ABC (Sevilla)

La década procelosa

- IGNACIO CAMACHO

UNA RAYA EN EL AGUA

El Rey Felipe encarna los valores aspiracion­ales de esa España sensata que sueña con el retorno de la razón moderada

FELIPE VI ha dicho alguna vez que nadie le dejó un manual de instruccio­nes cuando heredó la Corona. Pero en cierto modo sí lo había, escrito del revés en la relación de episodios irregulare­s que provocaron primero el desgaste y luego la abdicación de su padre. Lo descifró pronto, y agarrado a la ejemplarid­ad, la transparen­cia y la Constituci­ón como Ulises al mástil ha atravesado una década repleta de graves dificultad­es. La quiebra bipartidis­ta y la irrupción de los populismos; el banquillo de la Infanta Cristina, a la que tuvo que retirar el ducado; la cárcel de Urdangarin; la insurrecci­ón separatist­a catalana; los sucesivos bloqueos electorale­s; un Gobierno sostenido por partidos republican­os que no deja de achicarle los espacios; una pandemia en medio de la cual se vio forzado a expatriar a Don Juan Carlos para apagar el eco de sus escándalos, y ahora este clima asfixiante de polarizaci­ón civil y una amnistía que revoca de arriba abajo aquel solemne, vibrante, fundamenta­l discurso en defensa del Estado.

Con todo, la monarquía es hoy, encuestas en mano, la institució­n más apreciada por los españoles, quizá porque es la única capaz de mantenerse neutral en medio de este proceloso horizonte de enfrentami­ento partidista a cara de perro. Ha aguantado el tirón del ninguneo gubernamen­tal, los zarandeos de la extrema izquierda, la deslealtad de los nacionalis­mos y hasta la escasa colaboraci­ón del ‘Emérito’ y la incomprens­ión de un cierto legitimism­o empeñado en que incumpla la ley a la que juró acatamient­o y respeto. Su valoración popular sigue siendo mayor que la de cualquier dirigente de la nomenclatu­ra ordinaria y la operación Leonor ha resultado un éxito que consagra la continuida­d dinástica y asienta la figura de la Princesa en la conciencia ciudadana. De algún modo, el Rey y su familia encarnan incluso físicament­e los valores aspiracion­ales de una España moderna, serena, discreta, sensata; esa España que vive con inquietud la degradació­n de la convivenci­a y sueña con el retorno de la razón moderada.

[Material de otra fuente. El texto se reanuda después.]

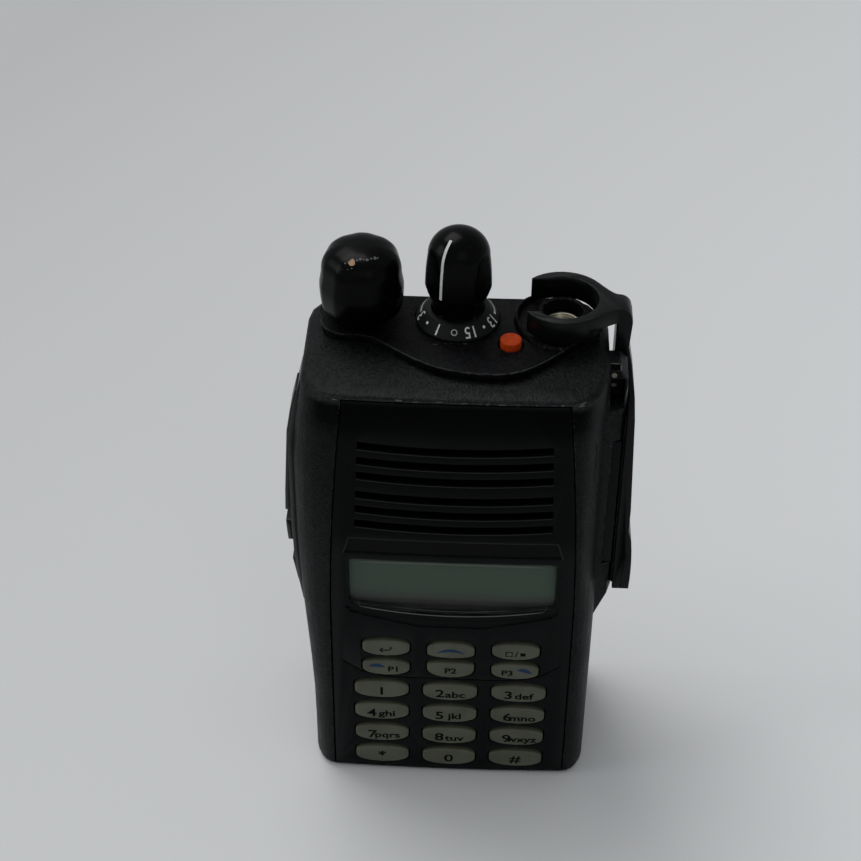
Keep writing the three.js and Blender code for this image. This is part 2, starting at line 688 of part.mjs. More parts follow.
function makeHousing() {
  const shell = box([-sideReach, sideReach], [-overrun, rear.split], [-overrun, body.height + overrun]);
  const headBlock = box(
    [-sideReach, sideReach],
    [-overrun, head.back + overrun],
    [head.bottom, body.height + overrun],
  );
  let made = wholeBody.intersect(shell.add(headBlock)).add(makePlatform());
  made = made.subtract(prism('front', panelOutline(seam.gap), -overrun, panel.back + gap));
  made = made.subtract(prism('front', panelOutline(-panel.rim), 0, panel.ledge + overrun));
  const inner = chassis.half + gap;
  made = made.subtract(box(
    [-inner, inner],
    [panel.ledge, rear.split + overrun],
    [chassis.bottom - gap, chassis.top + gap],
  ));
  made = made.subtract(box([-bay.half, bay.half], [bay.front, bay.back], [bay.floor, bay.ceiling]));
  made = made.subtract(box([-bay.half, bay.half], [bay.front, throat.back], [chassis.top, bay.floor + gap]));
  for (const { x, y, radius } of stations) {
    made = made.subtract(disc(radius, bay.ceiling - gap, body.height + overrun, x, y));
  }
  // Seat of the side strip, and a pocket behind each side key
  const seat = flankLoft(
    sideStrip.bottom - gap, sideStrip.top + gap, sideStrip.front - gap, sideStrip.back + gap,
    (z) => leftHalf(z) + overrun, (z) => leftHalf(z) - sideStrip.sunk - gap, sideStrip.steps, gap,
  );
  made = made.subtract(seat.intersect(prism('side', stripOutline(gap), -sideReach, 0)));
  for (const key of sideKeys) {
    const pocket = sideKey.flange + gap;
    made = made.subtract(flankLoft(
      key.bottom - pocket, key.top + pocket, sideKey.front - pocket, sideKey.back + pocket,
      leftHalf, (z) => leftHalf(z) - sideStrip.sunk - sideKey.flange - sideKey.travel - 2 * gap,
      sideKey.steps, gap,
    ));
  }
  // Pocket of the accessory connector, and the hooded recess above it
  made = made.subtract(box(
    [platform.outer - connector.depth - gap, sideReach],
    [connector.front - gap, connector.back + gap],
    [connectorSpan[0] - gap, connectorSpan[1] + gap],
  ));
  made = made.subtract(box(
    [hood.inner, hood.outer],
    [hood.front, hood.back],
    [hoodBottom, platform.top - hood.roof],
  ));
  // Slot of the battery latch in the bottom wall
  made = made.subtract(box(
    [-latch.half - gap, latch.half + gap],
    [latch.front - gap, rear.split + overrun],
    [latch.bottom - gap, latch.top],
  ));
  made = made.subtract(box(
    [-latch.gripLength - gap, latch.gripLength + gap],
    [latch.front - gap, latch.front + latch.gripLength + latch.travel + gap],
    [-overrun, latch.top],
  ));
  return made;
}

// Raised control panel on the head: the head's own outline behind a curved front edge
function topPanelSolid(from, to) {
  const ring = bodyRing(body.height, -topPanel.inset).map(({ x, y }) => [x, y]);
  const inset = body.edgeRadius + topPanel.inset;
  const left = leftHalf(body.height) - inset;
  const right = rightHalf(body.height) - inset;
  const place = (shares, half) => shares.map(([x, y]) => new THREE.Vector2(x * half, y * head.back));
  const edge = [...place(frontEdge.leftShares, left), ...place(frontEdge.rightShares, right)];
  const shape = new THREE.Shape();
  shape.moveTo(-left - overrun, body.depth);
  shape.lineTo(-left - overrun, edge[0].y);
  shape.lineTo(edge[0].x, edge[0].y);
  shape.splineThru(edge.slice(1));
  shape.lineTo(right + overrun, edge[edge.length - 1].y);
  shape.lineTo(right + overrun, body.depth);
  return prism('plan', polygon(ring), from, to).intersect(prism('plan', shape, from, to));
}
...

Pero aún son malos tiempos para cumplir ese sueño. Aunque la consolidac­ión del liderazgo intangible del monarca ha disipado la crisis de desafecto, no se ha alejado el riesgo de que su papel constituci­onal quede reducido a un mero ornamento. La función de arbitraje está desactivad­a por la presión del Ejecutivo y el símbolo de unidad va quedando desleído en un proceso creciente de confederal­ismo subreptici­o. Existe una percepción bastante amplia de peligro de involución democrátic­a por el desmantela­miento progresivo de los mecanismos institucio­nales de contrapeso y equilibrio. Y la autoridad moral no basta cuando el poder político cortocircu­ita su ejercicio o cuestiona su carácter legítimo. En situacione­s así, el veredicto de la opinión pública es decisivo: las bases fundaciona­les del sistema necesitan más que nunca un apoyo explícito.